12. Sexkaufverbot garantiert Würdeschutz
Nach internationalen Erfahrungswerten ist eine sinnvolle Regulierung der Prostitution nachweislich nur gemäß dem Nordischen Modell möglich, welches die Strafbarkeit von Sexkauf als gesetzliche Norm vorgibt.
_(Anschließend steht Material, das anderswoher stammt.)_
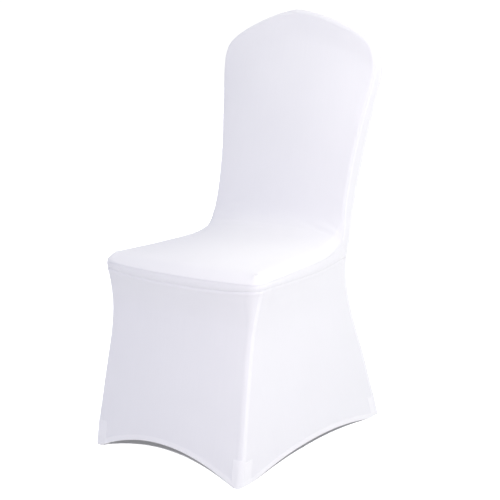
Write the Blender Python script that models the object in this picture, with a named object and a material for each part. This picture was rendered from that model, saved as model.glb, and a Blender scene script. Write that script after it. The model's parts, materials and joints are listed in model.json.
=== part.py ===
"""Stretch chair cover for a crown-back banquet chair, in the shape it takes when it is fitted.

The cover is hollow: the chair is not part of it. It faces -Y and stands on z = 0. Metres, +Z up.
Every panel is a grid of points on the cover's outer face, drawn between its seams, and gets its
thickness inwards. Panels that share a seam share its points and its normals, so the cut edges of
two neighbours stay parallel and a constant gap apart.
"""
import bpy
import numpy as np
from math import pi, radians

THICKNESS = 0.002        # the knit, doubled where it is stretched over padding
SEAM_GAP = 0.0003        # between the cut edges of two panels
SHADE = (0.90, 0.90, 0.93, 1.0)
ROUGHNESS = 0.75

# Rounding of the padding under the cloth, from the seam over to the flat of the panel
SEAT_ROLL = 0.021
BACK_ROLL = 0.007
REAR_ROLL = 0.009
ROLL_STEPS = 3
SEAT_TURN = radians(77)  # the crowned face goes on from here
BACK_TURN = radians(84)
SEAT_TO_BACK = (0.41, 0.07)     # heights over which the seat's edge becomes the backrest's
FOOT_ROUND = 0.013       # the front leg's edge
TOP_ROUND = (0.030, 0.022)      # the same edge at the seat, across and along
CORNER_DROP = 0.08       # from the seat down to where the leg's edge begins
CORNER_STEPS = 4         # segments round a front corner, two on each side of its middle

# How far the padding crowns the cloth
SEAT_CROWN = 0.017
SEAT_RISE = 0.160        # the dome's rise from the front edge
COVE_CROWN = 0.020
BACK_CROWN = 0.009
REAR_CROWN = 0.006
BAND_CROWN = 0.001
LEVEL_SEAT = (-0.15, 0.12)      # along Y, where the crown starts to follow the side seams
COVE_HEIGHT = 0.425
COVE_SPREAD = 0.02
BACK_START = (0.43, 0.09)       # heights over which the cove becomes the backrest
CROWN_FLATTENS = (0.74, 0.12)   # heights over which the backrest's crown goes down
CROWN_LOSS = 0.8
SEAT_FRONT_ROWS = 7      # rows before the junction where the front edge's curve has gone
BACK_CROWN_ROWS = 4      # rows above the junction where the crown's curve starts
REAR_TOP = (0.62, 0.38)  # the same for the rear panel, as shares of its height
REAR_HEM = (0.0, 0.25)

# The hem's arches: height in the middle, and half the span as a share of the panel's half width
FRONT_ARCH = (0.0495, 0.96)
SIDE_ARCH = (0.025, 0.86)
REAR_ARCH = (0.045, 0.95)

# Foot pockets: reach across and along from the corner at the sole and above it, and heights
SOLE_REACH = (0.022, 0.020)
POCKET_REACH = (0.034, 0.029)
POCKET_LEVELS = (0.0, 0.010, 0.034, 0.058)
POCKET_WALL = 0.0015
POCKET_CLEAR = 0.0006    # from the skirt's inner face to the pocket's outer face
POCKET_ROUND = 0.005
POCKET_STEPS = 3         # segments round each of its corners

SAMPLES = 24             # points of a dense curve for each row of its table
TINY = 1e-9
SHARP = 0.7              # radians, for shading
TWO_SEAMS = 1.9          # two unit shifts that add up to less meet at a corner
CORNER_SHIFT = 1.25      # which then moves further to keep the gap

# Upper seam, right half: x, y, z, from the middle of the seat's front edge, round the seat's
# corner, back to the cove, up the backrest and over the shoulder to the crown's peak
UPPER_SEAM = [
    (0.0000, -0.2160, 0.3955),
    (0.0700, -0.2145, 0.3955),
    (0.1300, -0.2110, 0.3965),
    (0.1720, -0.2065, 0.3975),
    (0.1935, -0.1995, 0.3980),
    (0.2025, -0.1840, 0.3985),
    (0.2005, -0.1500, 0.3985),
    (0.1985, -0.1100, 0.3985),
    (0.1940, -0.0300, 0.3995),
    (0.1900, 0.0500, 0.4015),
    (0.1875, 0.1000, 0.4070),
    (0.1860, 0.1320, 0.4185),
    (0.1845, 0.1510, 0.4340),
    (0.1825, 0.1610, 0.4560),
    (0.1780, 0.1720, 0.5000),
    (0.1810, 0.1960, 0.6000),
    (0.1930, 0.2185, 0.7000),
    (0.2035, 0.2365, 0.7700),
    (0.2065, 0.2430, 0.8050),
    (0.2020, 0.2435, 0.8380),
    (0.1900, 0.2430, 0.8620),
    (0.1650, 0.2420, 0.8820),
    (0.1250, 0.2415, 0.9020),
    (0.0800, 0.2425, 0.9190),
    (0.0350, 0.2445, 0.9315),
    (0.0000, 0.2455, 0.9365),
]
FRONT_ARC, CORNER, CORNER_END, SEAT_MID, JUNCTION, LOW_BACK, HIGH_BACK, SHOULDER, SLOPE, PEAK = (
    3, 4, 5, 9, 12, 14, 17, 20, 21, 25)
# Stations of the seam, and the segments between each and the next
FRONT_RUNS = [(0, FRONT_ARC, 6), (FRONT_ARC, CORNER, 2)]
SIDE_RUNS = [(CORNER, CORNER_END, 2), (CORNER_END, SEAT_MID, 7), (SEAT_MID, JUNCTION, 7)]
BACK_RUNS = [(JUNCTION, LOW_BACK, 4), (LOW_BACK, HIGH_BACK, 8), (HIGH_BACK, SHOULDER, 6)]
CROWN_RUNS = [(SHOULDER, SLOPE, 3), (SLOPE, PEAK, 5)]

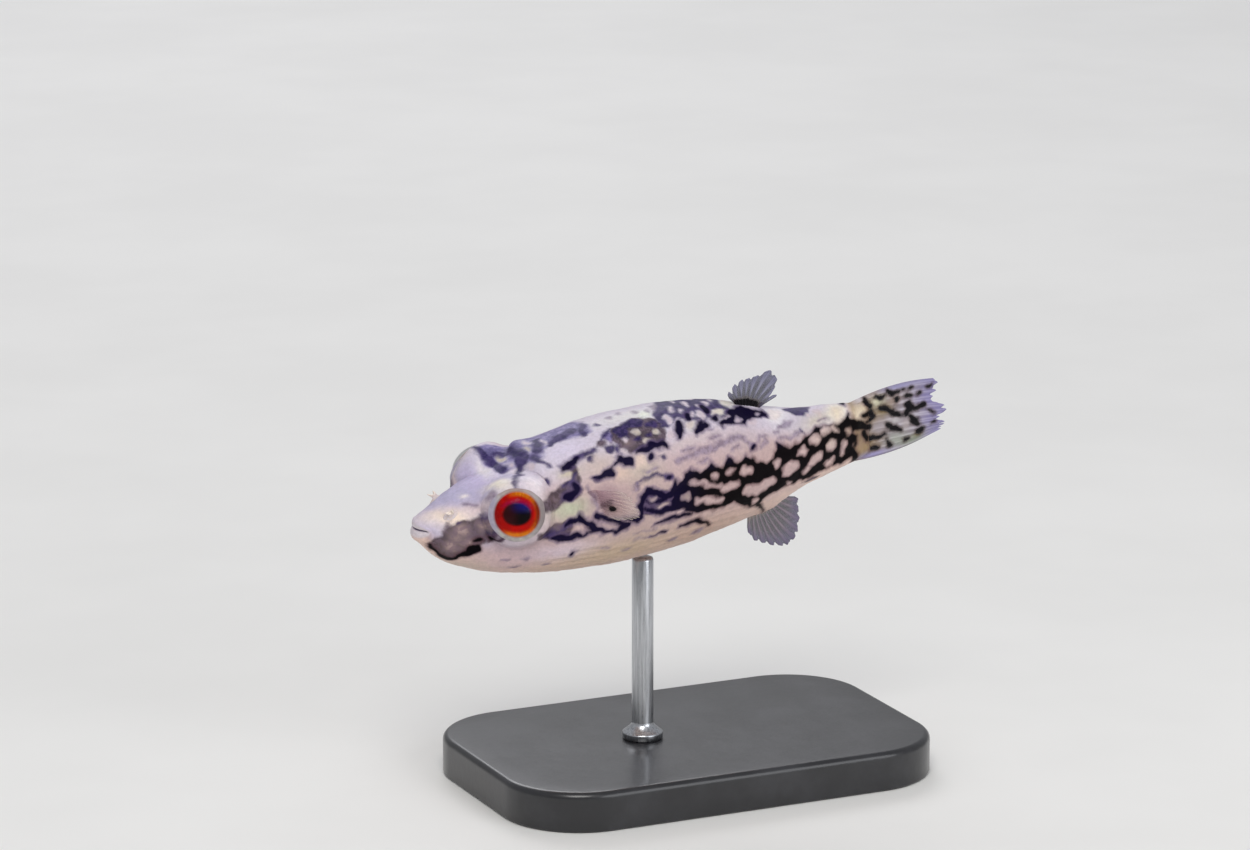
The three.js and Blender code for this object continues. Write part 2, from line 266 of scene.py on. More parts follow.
def marks(x, v, ovals=(), strokes=(), patches=(), melt=0.12):
    """Distance to the nearest of several marks, which melt together where they touch."""
    best = np.full(x.shape, FAR_OFF)
    shapes = [(oval, s) for s in ovals] + [(stroke, s) for s in strokes] + [(patch, s) for s in patches]
    for shape, mark in shapes:
        best = smooth_min(best, shape(x, v, mark), melt)
    return best


# Marks of the left side, as x from the mouth and v along the skin from the middle of the side, up positive.
# An oval is (x, v, half length, half height, tilt), a stroke runs through (x, v, half width), a patch is an
# outline.
INK = {
    "ovals": [
        (3.75, 0.3, 0.3, 0.22), (3.35, -0.5, 0.6, 0.36, 20), (4.72, 0.42, 0.26, 0.16),
        (10.5, -1.95, 0.3, 0.22, 40), (10.65, 2.8, 0.7, 0.36, 25), (11.2, 3.25, 0.28, 0.46),
        (14.5, -0.55, 0.45, 0.32), (17.35, 4.1, 0.34, 0.36), (15.5, 4.2, 0.5, 0.42), (15.0, 4.55, 0.3, 0.3),
        (18.3, 2.35, 0.24, 0.2), (21.45, 6.4, 0.28, 0.45), (23.4, 5.5, 0.27, 0.27), (23.15, 6.75, 0.3, 0.6),
        (35.05, 3.1, 0.34, 0.42), (31.7, 1.85, 0.22, 0.15), (25.85, 2.5, 0.26, 0.22),
        (13.8, 3.7, 0.45, 0.36), (22.3, 5.35, 0.4, 0.34),
    ],
    "strokes": [
        [(3.75, -0.5, 0.28), (2.9, -0.85, 0.26), (2.35, -1.1, 0.22), (2.1, -1.5, 0.24), (1.7, -1.75, 0.26),
         (1.0, -1.4, 0.22), (0.6, -0.9, 0.14)],
        [(10.8, 4.9, 0.24), (11.4, 5.1, 0.32), (12.0, 5.4, 0.24)],
        [(12.6, 3.55, 0.1), (13.3, 3.55, 0.24), (13.9, 3.7, 0.34), (14.05, 4.05, 0.14)],
        [(14.2, 4.15, 0.1), (14.8, 4.4, 0.18), (15.4, 4.4, 0.26)],
        [(8.9, -0.1, 0.16), (9.7, -0.3, 0.32), (10.5, -0.42, 0.32), (11.3, -0.42, 0.15),
         (12.0, -0.3, 0.12)],
        [(10.0, 0.62, 0.18), (10.6, 0.85, 0.22), (11.0, 1.0, 0.28), (11.5, 0.5, 0.28), (12.0, 0.0, 0.34),
         (12.4, -0.3, 0.28), (13.2, -0.65, 0.17), (13.9, -0.84, 0.18), (14.4, -0.65, 0.2)],
        [(14.5, 0.12, 0.16), (15.0, -0.1, 0.22), (15.5, -0.35, 0.22), (15.9, -0.15, 0.18)],
        [(12.35, 0.8, 0.3), (12.8, 0.5, 0.26), (13.4, 0.2, 0.2), (14.0, 0.0, 0.2), (14.3, -0.3, 0.18)],
        [(15.8, -0.1, 0.2), (15.75, 0.9, 0.24), (16.1, 1.45, 0.3), (16.5, 1.75, 0.28), (17.0, 1.55, 0.26),
         (17.5, 1.2, 0.28), (17.9, 0.95, 0.26), (18.4, 1.2, 0.26), (18.8, 1.75, 0.26)],
        [(16.1, 0.6, 0.16), (16.7, 0.3, 0.2), (17.0, -0.05, 0.22), (17.6, -0.12, 0.22), (18.4, -0.1, 0.26),
         (18.9, 0.1, 0.24)],
        [(16.3, 1.0, 0.1), (17.1, 0.72, 0.14), (17.7, 0.85, 0.18)],
        [(26.2, -2.5, 0.2), (26.8, -3.2, 0.16), (27.2, -4.2, 0.12)],
        [(17.0, -1.02, 0.12), (18.2, -0.95, 0.19), (19.1, -0.97, 0.2), (19.9, -1.05, 0.16)],
        [(19.0, -1.95, 0.12), (20.5, -1.85, 0.21), (21.2, -2.3, 0.2), (21.8, -2.85, 0.15)],
        [(16.6, -2.1, 0.02), (17.4, -2.12, 0.1), (17.9, -2.1, 0.17)],
        [(16.5, 4.72, 0.2), (17.2, 4.8, 0.27), (17.9, 4.92, 0.3), (18.4, 4.85, 0.28), (18.85, 4.55, 0.2)],
        [(19.95, 4.95, 0.18), (20.25, 5.45, 0.36), (20.5, 6.1, 0.26)],
        [(21.45, 4.85, 0.2), (21.9, 5.1, 0.32), (22.4, 5.35, 0.3)],
        [(35.9, 1.72, 0.08), (36.3, 1.5, 0.18)],
        [(36.5, 2.4, 0.12), (36.9, 1.95, 0.22), (37.3, 1.5, 0.2)],
        [(36.7, -0.4, 0.24), (36.95, -1.0, 0.26), (37.6, -1.15, 0.2)],
    ],
    "patches": [
        # the netted band of the lower flank: its scalloped upper edge, then its lower edge back
        [(18.6, 1.6), (19.1, 1.7), (19.7, 2.3), (20.2, 2.5), (20.6, 2.3), (21.0, 2.0), (21.4, 2.1),
         (21.9, 2.5), (22.3, 2.2), (22.8, 1.75), (23.2, 2.1), (23.5, 2.5), (23.8, 2.3), (24.2, 1.75),
         (24.6, 1.8), (25.0, 2.2), (25.5, 1.9), (26.0, 1.4), (26.8, 1.05), (27.4, 1.25), (27.7, 1.65),
         (28.1, 2.35), (28.5, 2.05), (29.0, 1.65), (29.7, 1.75), (30.4, 1.75), (31.2, 1.95), (32.0, 2.05),
         (33.0, 1.9), (33.9, 1.6), (34.4, 1.75), (34.95, 2.1), (35.1, 1.6), (35.5, 1.1), (36.4, 0.8),
         (37.4, 0.2), (37.1, -0.3), (36.0, -0.3), (35.6, -0.1), (35.3, -0.3), (35.3, -0.9), (35.6, -1.6),
         (35.7, -2.4), (35.1, -2.4), (34.9, -1.6), (34.0, -1.75), (33.0, -1.55), (31.8, -1.5),
         (31.0, -1.75), (30.2, -1.5), (28.6, -1.5), (27.0, -1.75), (26.3, -2.6), (25.2, -2.3), (24.8, -2.0),
         (24.2, -1.7), (23.8, -1.2), (23.2, -1.3), (21.8, -1.4), (21.0, -1.25), (20.0, -0.95), (18.6, -0.4),
         (18.2, 0.5)],
        # the saddle in front of the dorsal fin
        [(23.5, 5.1), (23.8, 4.7), (24.6, 4.65), (25.3, 4.4), (25.8, 4.25), (26.1, 4.6), (27.2, 4.55),
         (28.0, 4.45), (28.2, 4.7), (28.0, 5.2), (27.0, 5.5), (26.4, 6.3), (25.6, 6.0), (25.0, 6.1),
         (24.5, 5.5)],
    ],
}
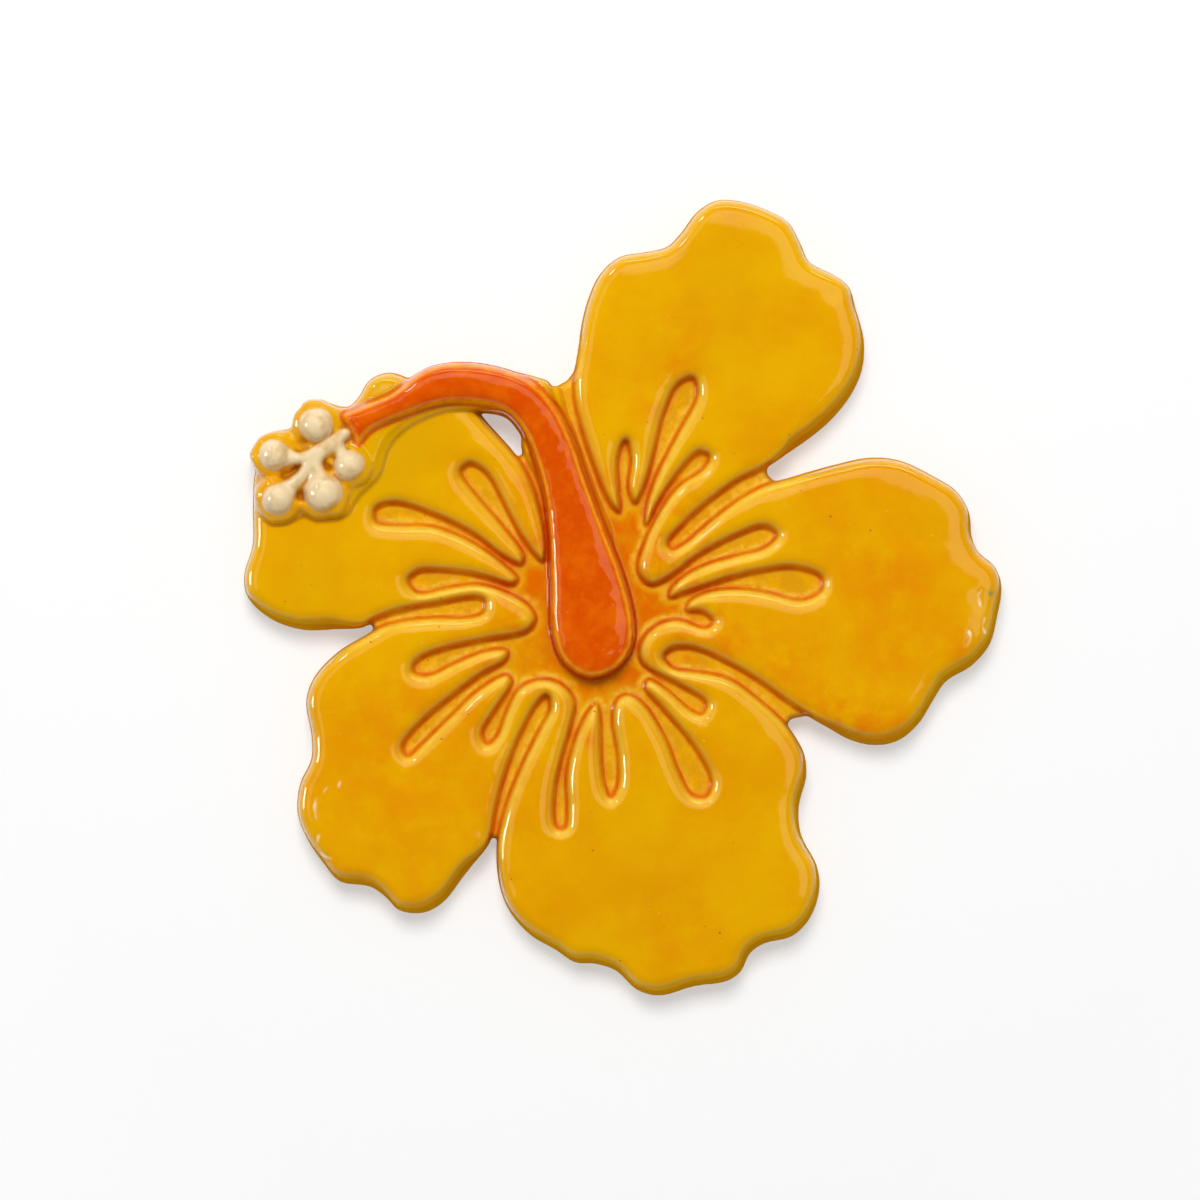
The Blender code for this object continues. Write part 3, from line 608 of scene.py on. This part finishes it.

Menschenhandel, gewaltsame Prostitution sowie Zwangsprostitution können damit nahezu ausgeschlossen werden, denn die Nachfrage nach Prostitution reduziert sich auf ein Minimum […] Die Einschätzung, dass sich dadurch Prostitution in ein unkontrollierbares Dunkelfeld verschiebt, hat sich empirisch als falsch erwiesen und wird nach regierungsamtlichen schwedischen Evaluationen ebenso wenig bestätigt wie nach den Erfahrungen der mittlerweile zahlreichen anderen demokratischen Rechtsstaaten, in denen das Nordische Modell bereits geltendes Recht ist.
Der zweite Satz widerlegt sich selbst: „ein Minimum“ stellt keine Garantie dar – nur „auf Null“ würde eine Garantie darstellen.
Die genannte Einschätzung ist eine Fehleinschätzung, denn Dunkelfelder haben es so an sich, dass sie dunkel sind und sich der Beobachtung entziehen, besonders wenn es den Beobachtern daran gelegen ist, nichts zu sehen, was sie nicht sehen wollen, um ihre Ideologie als Erfolg aussehen zu lassen.
In Deutschland hatten wir 2019 einen Höchststand an registrierten Prostituierten. Dann kam die Corona-Pandemie, und die Bordelle wurden geschlossen. Die Folgen sind bekannt: die Zahl der registrierten Prostituierten sank erheblich, weil viele von ihnen sich auf Haus- und Hotelbesuche verlegten. Und dabei blieben sie dann auch, weil sie auf diese Weise die hohen Mieten in den Bordellen sparen und nebenbei ihre Einkünfte leicht am Finanzamt vorbei schmuggeln können. Daraus sieht man deutlich, dass Verbote weniger verhindern und mehr ins Dunkelfeld verdrängen.
Fazit
Das Rechtsgutachten von Prof. Dr. Ulrich Rommelfanger ist das Ergebnis zahlreicher Fehleinschätzungen und unzutreffender Verallgemeinerungen. Es wird sich zeigen, inwieweit es seinem Renommé und dem des Nomos Verlages noch schaden wird.